Pour le dernier jour, de façon comparable à l’Assemblée asiatique de Bangalore (août 2010), au lieu de tenir une seule plénière finale, nous avons choisi de mettre en œuvre une « plénière décentralisée ». Les participants de chaque atelier ont circulé de l’un à l’autre, en bénéficiant de la restitution des travaux effectués la veille par les facilitateurs et les rapporteurs, et en poursuivant l’enrichissement des débats. Cette modalité a permis de mettre l’accent sur l’approfondissement des échanges plutôt que sur les discussions plus statiques en plénière qui peinent souvent à exprimer la richesse des débats collectifs au travers d’un rapport de synthèse. La plénière finale a ainsi été portée à construire l’avenir et les suites de l’aventure.

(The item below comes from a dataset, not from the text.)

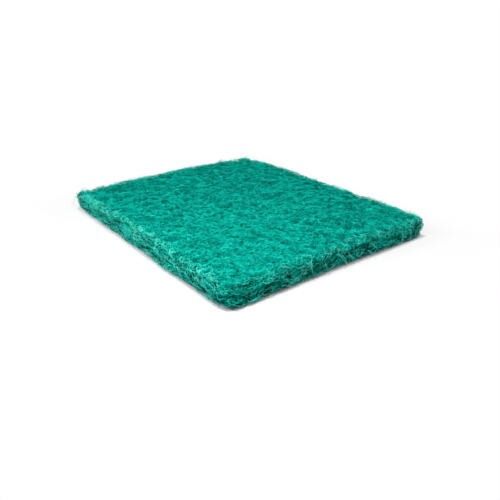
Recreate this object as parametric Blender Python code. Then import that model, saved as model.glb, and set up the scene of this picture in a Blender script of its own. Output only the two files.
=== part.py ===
"""A hand-size scouring pad of non-woven fibre, lying flat.

Metres, +Z up. X runs across the pad and Y along it. The origin is under the middle of the pad, on
the flat underside at z = 0. The pad was cut as one piece from a lofty web, so it is one solid: a slab
with rounded corners, a crowned and uneven top, and cut edges where the layers of the web show.
"""

import math

import bmesh
import bpy
from mathutils import Euler, Vector, noise

# Slab
PAD_WIDTH = 0.125
PAD_LENGTH = 0.150
CORNER_THICKNESS = 0.0098
TOP_EDGE_RADIUS = 0.0024
BOTTOM_EDGE_RADIUS = 0.0010

# Corners, each cut a little differently
FRONT_LEFT_RADIUS = 0.0070
FRONT_RIGHT_RADIUS = 0.0036
BACK_RIGHT_RADIUS = 0.0050
BACK_LEFT_RADIUS = 0.0032

# The most that an edge's rounding may take of a corner's, so that the corner stays round inside it
EDGE_SHARE_OF_CORNER = 0.8

# Uneven top: it stands lowest at the four corners, and the web's clumps leave small hollows between them
CROWN_HEIGHT = 0.0012
SWELL_HEIGHT = 0.0006
SWELL_SPAN = 0.034
CLUMP_HEIGHT = 0.0005
CLUMP_SPAN = 0.0085
HOLLOW_DEPTH = 0.0013
HOLLOW_SPAN = 0.0042

# Where the noise that places the hollows starts one, and how much more of it makes a full one
HOLLOW_START = 0.12
HOLLOW_RISE = 0.35

# Cut edge
WANDER_DEPTH = 0.0011
WANDER_SPAN = 0.034
WANDER_REACH = 0.014
LAYER_DEPTH = 0.0011
LAYER_SPAN = 0.016
LAYER_THICKNESS = 0.0013

# Tuft torn out of the edge at +X: its place along Y, and how deep and wide the gap is
TEAR_PLACE = -0.0295
TEAR_DEPTH = 0.0020
TEAR_WIDTH = 0.0105

# Facets
CELL_SIZE = 0.0026
CORNER_FACETS = 6
TOP_EDGE_FACETS = 3
BOTTOM_EDGE_FACETS = 2

PAD_NAME = "scouring_pad"
PAD_COLOUR = (0.010, 0.300, 0.235, 1.0)
PAD_ROUGHNESS = 0.75


# Turn of the noise, so that its grid shows in no face of the pad
NOISE_TILT = Euler((0.5, 0.7, 0.3)).to_matrix()

# Each corner's radius, by which side of X = 0 and of Y = 0 it lies on
CORNER_RADII = {
    (False, False): FRONT_LEFT_RADIUS,
    (True, False): FRONT_RIGHT_RADIUS,
    (True, True): BACK_RIGHT_RADIUS,
    (False, True): BACK_LEFT_RADIUS,
}


def clear_scene():
    for obj in list(bpy.data.objects):
        bpy.data.objects.remove(obj)


def make_collection(name):
    collection = bpy.data.collections.new(name)
    bpy.context.scene.collection.children.link(collection)
    return collection


def pad_material():
    material = bpy.data.materials.new("green_fibre_web")
    material.use_nodes = True
    shader = material.node_tree.nodes["Principled BSDF"]
    shader.inputs["Base Color"].default_value = PAD_COLOUR
    shader.inputs["Roughness"].default_value = PAD_ROUGHNESS
    shader.inputs["Metallic"].default_value = 0.0
    material.diffuse_color = PAD_COLOUR
    return material


def corner_radius(x, y):
    return CORNER_RADII[x > 0, y > 0]


def fitted_edge(radius):
    return min(radius, EDGE_SHARE_OF_CORNER * min(CORNER_RADII.values()))


def add_block(bm):
    """The block that the pad is cut from, with its underside at z = 0."""
    made = bmesh.ops.create_cube(bm, size=1.0)["verts"]
    bmesh.ops.translate(bm, verts=made, vec=(0.0, 0.0, 0.5))
    bmesh.ops.scale(bm, verts=made, vec=(PAD_WIDTH, PAD_LENGTH, CORNER_THICKNESS))


def round_edges(bm, wanted, radius, facets):
    edges = [edge for edge in bm.edges if wanted(edge)]
    bmesh.ops.bevel(
        bm,
        geom=edges,
        offset=radius,
        offset_type="OFFSET",
        segments=facets,
        profile=0.5,
        affect="EDGES",
        clamp_overlap=False,
    )


def upright_at(sides):
    """Picks the block's upright edge on these sides of X = 0 and of Y = 0."""

    def wanted(edge):
        low, high = (vert.co for vert in edge.verts)
        return abs(high.z - low.z) > CORNER_THICKNESS / 2 and (low.x > 0, low.y > 0) == sides

    return wanted


def at_height(height):
    def wanted(edge):
        return all(abs(vert.co.z - height) < 1e-6 for vert in edge.verts)

    return wanted


def cuts_between(low, high, pitch):
    """Evenly spaced places strictly between low and high, about pitch apart."""
    count = max(round((high - low) / pitch), 1)
    return [low + (high - low) * k / count for k in range(1, count)]


def slice_block(bm, axis, places):
    """Cuts every face along planes across one axis, which keeps the solid closed."""
    normal = Vector((0.0, 0.0, 0.0))
    normal[axis] = 1.0
    for place in places:
        geometry = bm.verts[:] + bm.edges[:] + bm.faces[:]
        bmesh.ops.bisect_plane(bm, geom=geometry, dist=1e-6, plane_co=normal * place, plane_no=normal)


def slice_into_cells(bm):
    for axis, side in ((0, PAD_WIDTH), (1, PAD_LENGTH)):
        reach = side / 2 - min(CORNER_RADII.values())
        slice_block(bm, axis, [-reach, *cuts_between(-reach, reach, CELL_SIZE), reach])
    wall_top = CORNER_THICKNESS - fitted_edge(TOP_EDGE_RADIUS)
    slice_block(bm, 2, cuts_between(fitted_edge(BOTTOM_EDGE_RADIUS), wall_top, LAYER_THICKNESS))


def rim_frame(x, y):
    """How far (x, y) lies inside the straight-cut outline, and the way straight out of it."""
    radius = corner_radius(x, y)
    past_x = abs(x) - (PAD_WIDTH / 2 - radius)
    past_y = abs(y) - (PAD_LENGTH / 2 - radius)
    if past_x > 0 and past_y > 0:
        reach = math.hypot(past_x, past_y)
        out = Vector((math.copysign(past_x, x), math.copysign(past_y, y), 0.0)) / reach
        return radius - reach, out
    if past_x > past_y:
        return radius - past_x, Vector((math.copysign(1.0, x), 0.0, 0.0))
    return radius - past_y, Vector((0.0, math.copysign(1.0, y), 0.0))


def smooth_step(value):
    value = min(max(value, 0.0), 1.0)
    return value * value * (3 - 2 * value)


def bumps(place, span, seed):
    """Smooth noise from -1 to 1 that changes over about one span."""
    across = NOISE_TILT @ Vector((place[0], place[1], 0.0))
    return noise.noise(across / span + Vector((seed, seed, seed)))


def top_lift(x, y):
    """How far the uneven top stands above its height at the corners."""
    across = (2 * x / PAD_WIDTH) ** 2
    along = (2 * y / PAD_LENGTH) ** 2
    crown = CROWN_HEIGHT * (1 - across * along)
    swell = SWELL_HEIGHT * bumps((x, y), SWELL_SPAN, 1.7)
    clump = CLUMP_HEIGHT * bumps((x, y), CLUMP_SPAN, 3.1)
    hollow = HOLLOW_DEPTH * smooth_step((bumps((x, y), HOLLOW_SPAN, 11.9) - HOLLOW_START) / HOLLOW_RISE)
    return crown + swell + clump - hollow


def tear_depth(x, y):
    """The small gap in the edge at +X, where a tuft was torn out."""
    if x <= 0:
        return 0.0
    return TEAR_DEPTH * (1 - smooth_step(abs(y - TEAR_PLACE) / (TEAR_WIDTH / 2)))


def edge_depth(place):
    """How far the cut edge lies inside the straight outline: a wandering cut, and each layer's own end."""
    wander = WANDER_DEPTH * (0.5 + 0.5 * bumps(place, WANDER_SPAN, 9.1))
    height = place.z / LAYER_THICKNESS
    layer = LAYER_DEPTH * noise.noise(Vector((place.x / LAYER_SPAN, place.y / LAYER_SPAN, height)))
    return wander + layer + tear_depth(place.x, place.y)


def shape_vertex(place):
    inside, out = rim_frame(place.x, place.y)
    near_rim = 1 - smooth_step(inside / WANDER_REACH)
    moved = place - out * edge_depth(place) * near_rim
    moved.z = place.z * (1 + top_lift(place.x, place.y) / CORNER_THICKNESS)
    return moved


def centre_on_origin(bm):
    for axis in (0, 1):
        places = [vert.co[axis] for vert in bm.verts]
        middle = (min(places) + max(places)) / 2
        for vert in bm.verts:
            vert.co[axis] -= middle


def scouring_pad():
    bm = bmesh.new()
    add_block(bm)
    for sides, radius in CORNER_RADII.items():
        round_edges(bm, upright_at(sides), radius, CORNER_FACETS)
    round_edges(bm, at_height(CORNER_THICKNESS), fitted_edge(TOP_EDGE_RADIUS), TOP_EDGE_FACETS)
    round_edges(bm, at_height(0.0), fitted_edge(BOTTOM_EDGE_RADIUS), BOTTOM_EDGE_FACETS)
    slice_into_cells(bm)
    for vert in bm.verts:
        vert.co = shape_vertex(vert.co)
    centre_on_origin(bm)
    bmesh.ops.recalc_face_normals(bm, faces=bm.faces[:])
    mesh = bpy.data.meshes.new(PAD_NAME)
    bm.to_mesh(mesh)
    bm.free()
    mesh.shade_smooth()
    mesh.materials.append(pad_material())
    return bpy.data.objects.new(PAD_NAME, mesh)


def main():
    clear_scene()
    make_collection("Scouring pad").objects.link(scouring_pad())


main()
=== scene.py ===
"""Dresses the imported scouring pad: an uneven ground of matted web, with thousands of curly fibres over it.

Metres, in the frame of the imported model: X across the pad, Y along it, Z up, the underside at z = 0.
"""

import math

import bpy
import numpy as np
from mathutils import Euler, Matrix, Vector, noise
from mathutils.bvhtree import BVHTree


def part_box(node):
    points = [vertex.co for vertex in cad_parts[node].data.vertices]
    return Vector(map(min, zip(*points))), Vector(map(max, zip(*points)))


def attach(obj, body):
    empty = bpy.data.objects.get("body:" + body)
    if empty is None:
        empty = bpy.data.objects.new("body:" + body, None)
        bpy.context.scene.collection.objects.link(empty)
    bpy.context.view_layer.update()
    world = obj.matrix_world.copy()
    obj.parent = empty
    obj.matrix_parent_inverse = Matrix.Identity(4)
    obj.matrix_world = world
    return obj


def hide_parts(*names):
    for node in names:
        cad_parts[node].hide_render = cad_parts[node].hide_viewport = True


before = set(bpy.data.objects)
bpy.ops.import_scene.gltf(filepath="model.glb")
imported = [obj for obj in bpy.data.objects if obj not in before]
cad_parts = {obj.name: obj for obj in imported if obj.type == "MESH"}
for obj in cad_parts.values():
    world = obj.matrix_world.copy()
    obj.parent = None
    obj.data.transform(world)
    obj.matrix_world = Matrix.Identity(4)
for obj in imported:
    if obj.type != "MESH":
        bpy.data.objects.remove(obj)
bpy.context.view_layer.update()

PAD_NODE = "scouring_pad"
PAD_LOW, PAD_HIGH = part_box(PAD_NODE)
PAD_CENTRE = (PAD_LOW + PAD_HIGH) / 2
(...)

Au-delà des remerciements habituels, les participants ont nettement ressenti que nous venions de vivre une rencontre inédite, que le processus de l’assemblée citoyenne du Sahel-Sahara est une aventure nouvelle et de longue haleine, que eux-mêmes, les citoyens de cette vaste région avaient commencé à emprunter une nouvelle caravane dans laquelle, ils et elles pouvaient devenir les architectes de leur propre destin. Un participants sénégalais, Mohamed Goudiaby, l’a souligné poétiquement lors de la clôture de l’assemblée, alors même qu’une pluie soudaine venait de rafraîchir le sol d’Aioun : « Nous venons de planter un jeune arbre et la pluie vient à l’instant de nous montrer la voie : elle est la première à arroser notre plantation. C’est à nous maintenant de continuer à nous mobiliser pour faire grandir cet arbre et faire en sorte qu’il porte ses fruits dans les différentes régions ».